The negative outlook reflects Fitch's concern about potential investment losses given the company's large unrealized loss position relative to total adjusted capital (TAC). TIAA has significant exposure to structured securities, particularly commercial mortgage backed securities (CMBS), which account for over half of the company's unrealized losses. This, together with a large commercial mortgage portfolio, exposes the company to potential weakness in the commercial mortgage sector in the ongoing difficult economic environment.

The affirmation of TIAA's IFS ratings recognizes TIAA's extremely strong risk-adjusted capitalization, the ability of the company to offset investment losses through strong statutory operating earnings, an exceptionally stable liability structure and the existence of hidden capital through reserve conservatism.
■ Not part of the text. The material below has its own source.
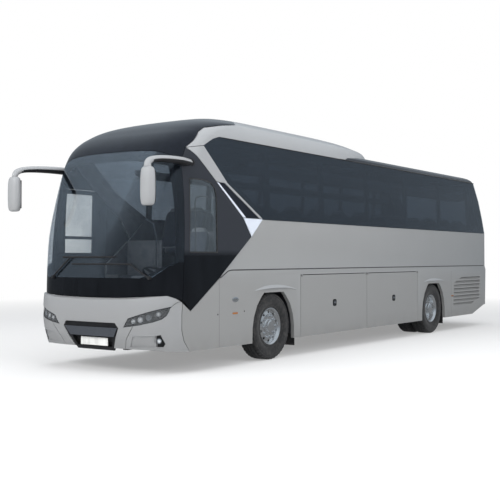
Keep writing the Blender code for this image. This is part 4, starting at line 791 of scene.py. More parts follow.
# Windscreen, dome, hood and the panels beside the cab

def front_panel(outline, outer, inner, solid=front_solid):
    return crop(layer(solid, outer, inner), across_zone(outline))


def side_panel(outline, side, outer, inner):
    return crop(layer(front_solid, outer, inner), side_zone(outline, side))


def make_windscreen():
    """Clear pane over a black printed edge that is broad at the foot."""
    outline = [*BUMPER_TOP[:-1], PILLAR_LINE[0], PILLAR_LINE[1], *WINDSCREEN_TOP]
    sill = [(-0.3, 1.3), (0.278, 1.3), (0.33, 1.37), (0.42, 1.45), (0.56, 1.51)]
    sight = [*sill, (0.64, 2.84), (0.48, 3.02), (-0.3, 3.02)]
    foot_line = [*sill, (0.68, 1.52), (0.7, 0.9), (-0.3, 0.9)]
    glass = cut(front_panel(offset_outline(outline, -SEAM), 0.0, 0.006), across_zone(foot_line))
    place(glass, "windscreen_pane", "clear_glass", CLEAR, stands_for="windscreen")
    band = front_panel(offset_outline(outline, SEAM - TOUCH), 0.006 + TOUCH, PANEL)
    cut(band, across_zone(sight))
    foot = crop(front_panel(offset_outline(outline, -SEAM), 0.0, 0.0058),
                across_zone(offset_outline(foot_line, -0.001)))
    place([band, foot], "windscreen_surround", "black_plastic", BLACK_DEEP,
          stands_for="windscreen_frame")


def make_dome_and_hood():
    """The black dome over the windscreen and the silver hood behind it, which reaches down to the hoops."""
    dome_line = [*reversed(WINDSCREEN_TOP), PILLAR_LINE[1], HOOP_OUTER[0], *HOOD_EDGE, (-0.2, ABOVE_CROWN_Z)]
    dome = front_panel(offset_outline(dome_line, -SEAM), 0.0, PANEL)
    place(dome, "dome_skin", "black_gloss", BLACK_GLOSS, stands_for="front_dome")
    hood_line = offset_outline([HOOP_OUTER[0], HOOP_INNER[0], *GLASS_CORNER, (PAST_HOOD_Y, GLASS_TOP_Z),
                                (PAST_HOOD_Y, ABOVE_CROWN_Z), *reversed(HOOD_EDGE)], -SEAM)
    hood = front_panel(hood_line, 0.0, PANEL, hood_solid)
    foot = crop(front_panel(hood_line, 0.0, TRIM),
                box((-ZONE_END_X, ZONE_END_X), HOOD_FOOT_Y, (HOOD_FOOT_Z, GLASS_TOP_Z - TOUCH)))
    place([hood, foot], "hood_skin", "silver_paint", SILVER_LIT_COPY, stands_for="roof_hood")
    for label, side in SIDES.items():
        path = [(side * (side_x(GLASS_TOP_Z) + 0.002), y, GLASS_TOP_Z + 0.004) for y in GUTTER_Y]
        place(sweep(path, (0.004, 0.007), 8), "gutter_" + label, "black_plastic", SEAL_AND_SHADE_LINE)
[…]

Western & Southern Financial Group

Fitch Ratings has downgraded the Issuer Default Rating (IDR) of Western & Southern Financial Group (W&SFG) to “AA-“ from “AA” and the IFS ratings to “AA” from “AA+” for W&SFG's wholly owned life insurance subsidiaries. The rating outlook is stable.

The rating actions reflect Fitch's view that the volatility associated with W&SFG's total adjusted capital, which declined 17% as a result of the challenging economic environment, does not align with the prior rating rationale. Additionally, Fitch believes W&SFG's capital will continue to be under pressure from further investment losses particularly given its exposure to common and preferred stock, which is highly concentrated in the financial sector, and residential mortgage-backed securities.

The Stable Outlook reflects Fitch's view that further investment losses are manageable in the context of W&SFG's still very strong capital position and earnings profile. Fitch notes that W&SFG has approximately $430 million in cash and invested assets held at the holding company on Dec. 31, 2008, which could be contributed to the insurance operating companies to bolster capital if needed.